The request: Using the listing below, give the number of lines where "frame" appears, and nothing else.
::::::::::
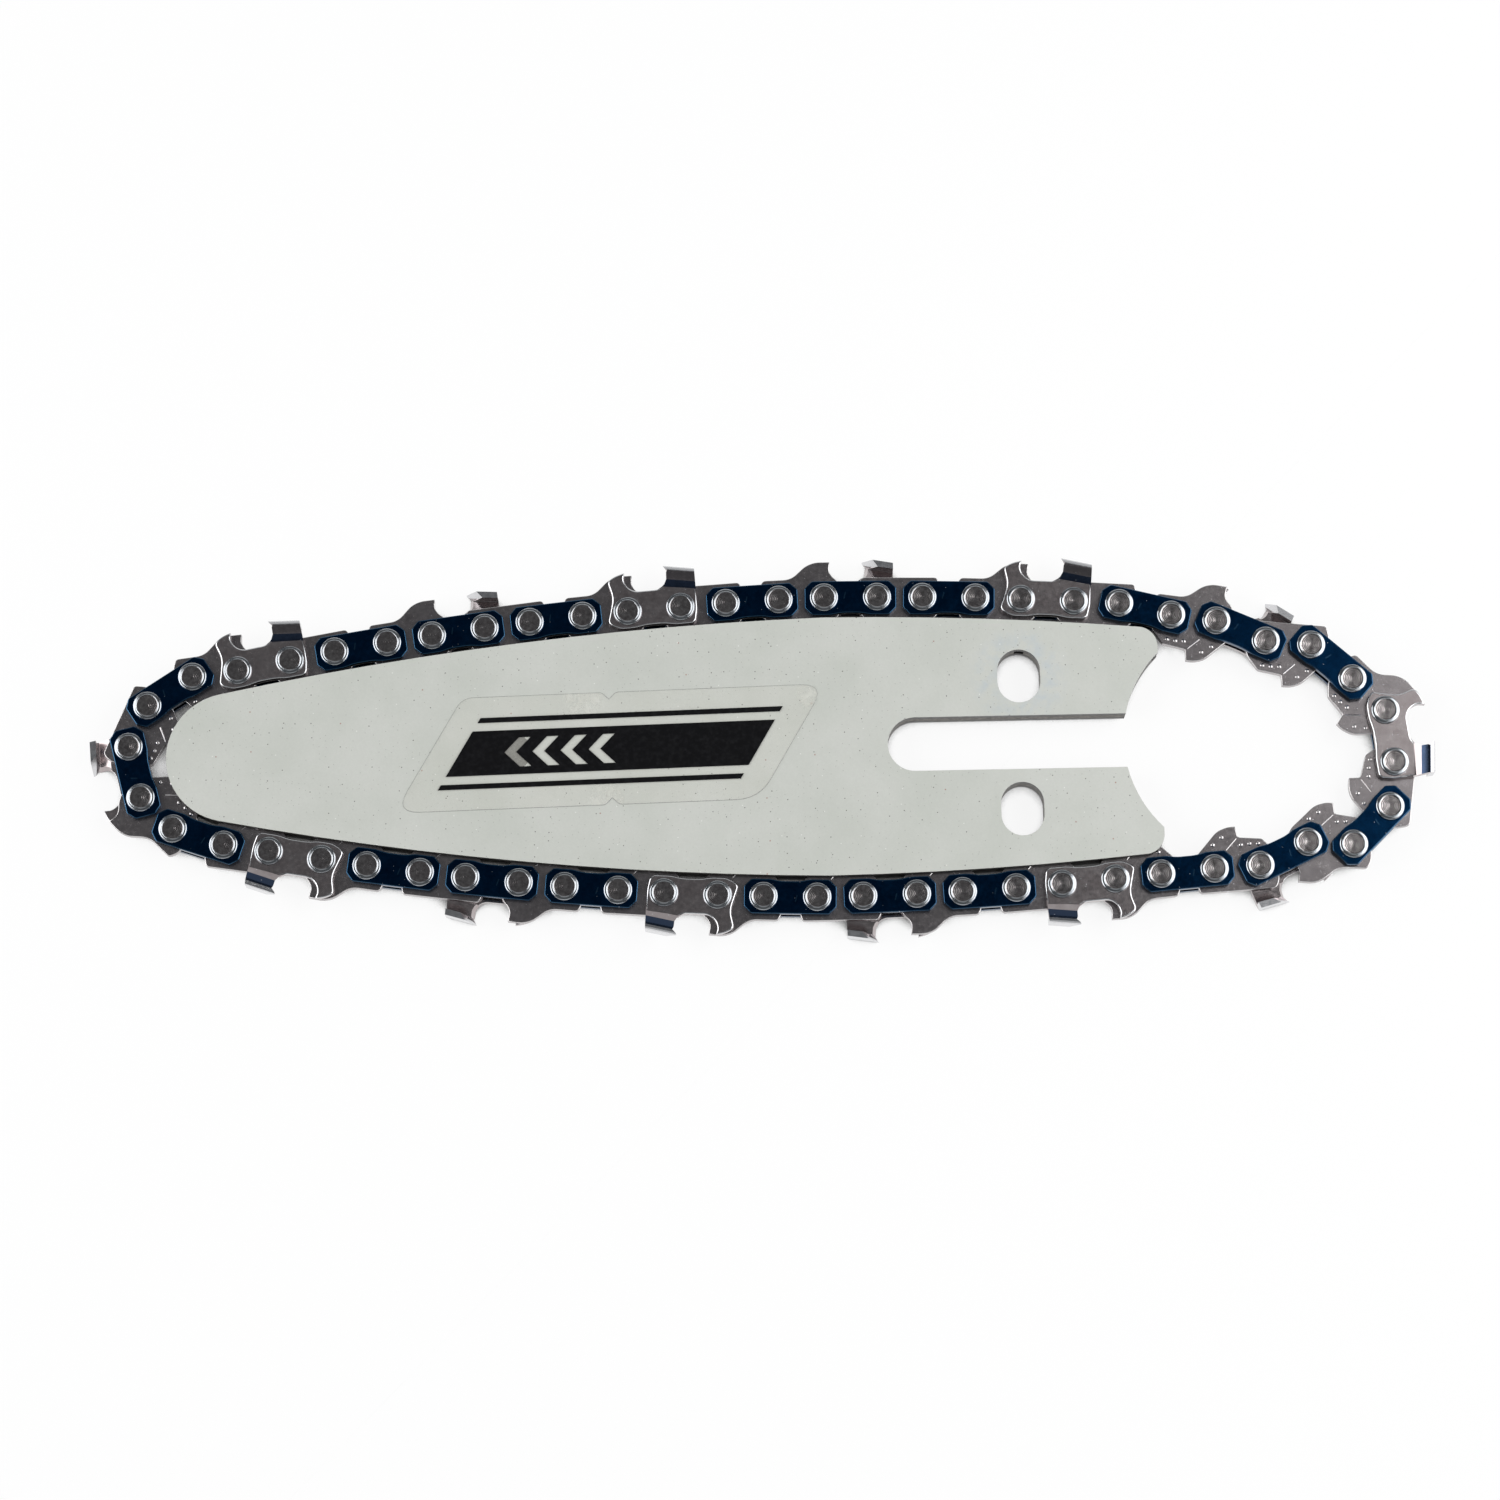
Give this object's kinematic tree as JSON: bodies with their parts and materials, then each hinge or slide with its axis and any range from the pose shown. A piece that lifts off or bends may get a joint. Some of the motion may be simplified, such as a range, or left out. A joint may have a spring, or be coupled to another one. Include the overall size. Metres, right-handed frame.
{
  "type": "guide bar with saw chain",
  "caption": "Laminated steel guide bar with a rounded nose, an open stud slot and two tensioner holes, carrying a loop of saw chain with left and right cutters.",
  "frame": {"origin": "midway between the two tensioner holes, at mid thickness of the bar", "axes": "+X along the bar to its drive end, +Y across the bar, +Z off the face that carries the label"},
  "size_m": [0.1726, 0.0501, 0.005],
  "materials": {
    "bar_paint": "satin pale grey enamel",
    "core_steel": "bare, dull",
    "clear_film": "clear glossy film",
    "label_ink": "printed black",
    "cutter_steel": "thin hard chrome over ground steel",
    "link_steel": "tumbled steel",
    "blued_steel": "heat blued, polished rivet heads"
  },
  "bodies": {
    "bar": {"bar_core_plate": "core_steel", "bar_side_plate_lower": "bar_paint", "bar_side_plate_upper": "bar_paint", "cutter_lower_04": "cutter_steel", "cutter_lower_08": "cutter_steel", "cutter_lower_20": "cutter_steel", "cutter_lower_24": "cutter_steel", "cutter_lower_28": "cutter_steel", "cutter_upper_02": "cutter_steel", "cutter_upper_06": "cutter_steel", "cutter_upper_10": "cutter_steel", "cutter_upper_18": "cutter_steel", "cutter_upper_22": "cutter_steel", "cutter_upper_26": "cutter_steel", "drive_link_01": "link_steel", "drive_link_02": "link_steel", "drive_link_03": "link_steel", "drive_link_04": "link_steel", "drive_link_05": "link_steel", "drive_link_06": "link_steel", "drive_link_07": "link_steel", "drive_link_08": "link_steel", "drive_link_09": "link_steel", "drive_link_10": "link_steel", "drive_link_17": "link_steel", "drive_link_18": "link_steel", "drive_link_19": "link_steel", "drive_link_20": "link_steel", "drive_link_21": "link_steel", "drive_link_22": "link_steel", "drive_link_23": "link_steel", "drive_link_24": "link_steel", "drive_link_25": "link_steel", "drive_link_26": "link_steel", "drive_link_27": "link_steel", "drive_link_28": "link_steel", "label_film": "clear_film", "label_print": "label_ink", "tie_straps_lower_bottom_run": "blued_steel", "tie_straps_lower_top_run": "blued_steel", "tie_straps_upper_bottom_run": "blued_steel", "tie_straps_upper_top_run": "blued_steel"},
    "upper_drive_1": {"drive_link_11": "link_steel"},
    "upper_sides_1": {"cutter_lower_12": "cutter_steel", "tie_strap_upper_12": "blued_steel"},
    "upper_drive_2": {"drive_link_12": "link_steel"},
    "upper_sides_2": {"tie_strap_lower_13": "blued_steel", "tie_strap_upper_13": "blued_steel"},
    "upper_drive_3": {"drive_link_13": "link_steel"},
    "end_sides": {"cutter_upper_14": "cutter_steel", "tie_strap_lower_14": "blued_steel"},
    "lower_drive_1": {"drive_link_16": "link_steel"},
    "lower_sides_1": {"cutter_lower_16": "cutter_steel", "tie_strap_upper_16": "blued_steel"},
    "lower_drive_2": {"drive_link_15": "link_steel"},
    "lower_sides_2": {"tie_strap_lower_15": "blued_steel", "tie_strap_upper_15": "blued_steel"},
    "lower_drive_3": {"drive_link_14": "link_steel"}
  },
  "joints": [
    {"name": "loop_sway", "type": "hinge", "parent": "bar", "child": "upper_drive_1", "pos_m": [0.01989, 0.01638, 0], "axis": [0, 0, 1], "range_deg": [-8, 8]},
    {"name": "upper_hinge_2", "type": "hinge", "parent": "upper_drive_1", "child": "upper_sides_1", "pos_m": [0.02567, 0.0155, 0], "axis": [0, 0, 1], "range_deg": [-2.84, 2.84]},
    {"name": "upper_hinge_3", "type": "hinge", "parent": "upper_sides_1", "child": "upper_drive_2", "pos_m": [0.03193, 0.0127, 0], "axis": [0, 0, 1], "range_deg": [-1.58, 1.58]},
    {"name": "upper_hinge_4", "type": "hinge", "parent": "upper_drive_2", "child": "upper_sides_2", "pos_m": [0.03774, 0.01207, 0], "axis": [0, 0, 1], "range_deg": [-3.68, 3.68]},
    {"name": "upper_hinge_5", "type": "hinge", "parent": "upper_sides_2", "child": "upper_drive_3", "pos_m": [0.04285, 0.00751, 0], "axis": [0, 0, 1], "range_deg": [-1.46, 1.46]},
    {"name": "upper_hinge_6", "type": "hinge", "parent": "upper_drive_3", "child": "end_sides", "pos_m": [0.04692, 0.0033, 0], "axis": [0, 0, 1], "range_deg": [-0.68, 0.68]},
    {"name": "lower_hinge_1", "type": "hinge", "parent": "bar", "child": "lower_drive_1", "pos_m": [0.02418, -0.01698, 0], "axis": [0, 0, 1], "range_deg": [-5.02, 5.02]},
    {"name": "lower_hinge_2", "type": "hinge", "parent": "lower_drive_1", "child": "lower_sides_1", "pos_m": [0.03002, -0.01664, 0], "axis": [0, 0, 1], "range_deg": [-1.09, 1.09]},
    {"name": "lower_hinge_3", "type": "hinge", "parent": "lower_sides_1", "child": "lower_drive_2", "pos_m": [0.03623, -0.01375, 0], "axis": [0, 0, 1], "range_deg": [-1.08, 1.08]},
    {"name": "lower_hinge_4", "type": "hinge", "parent": "lower_drive_2", "child": "lower_sides_2", "pos_m": [0.04207, -0.01411, 0], "axis": [0, 0, 1], "range_deg": [-5.75, 5.75]},
    {"name": "lower_hinge_5", "type": "hinge", "parent": "lower_sides_2", "child": "lower_drive_3", "pos_m": [0.04693, -0.00929, 0], "axis": [0, 0, 1], "range_deg": [-1.98, 1.98]}
  ],
  "couplings": [
    {"joint": "upper_hinge_2", "follows": "loop_sway", "ratio": -0.355},
    {"joint": "upper_hinge_3", "follows": "loop_sway", "ratio": -0.197},
    {"joint": "upper_hinge_4", "follows": "loop_sway", "ratio": -0.46},
    {"joint": "upper_hinge_5", "follows": "loop_sway", "ratio": -0.182},
    {"joint": "upper_hinge_6", "follows": "loop_sway", "ratio": -0.084},
    {"joint": "lower_hinge_1", "follows": "loop_sway", "ratio": 0.627},
    {"joint": "lower_hinge_2", "follows": "loop_sway", "ratio": 0.136},
    {"joint": "lower_hinge_3", "follows": "loop_sway", "ratio": -0.135},
    {"joint": "lower_hinge_4", "follows": "loop_sway", "ratio": -0.718},
    {"joint": "lower_hinge_5", "follows": "loop_sway", "ratio": -0.247}
  ]
}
::::::::::
Answer to the task: 2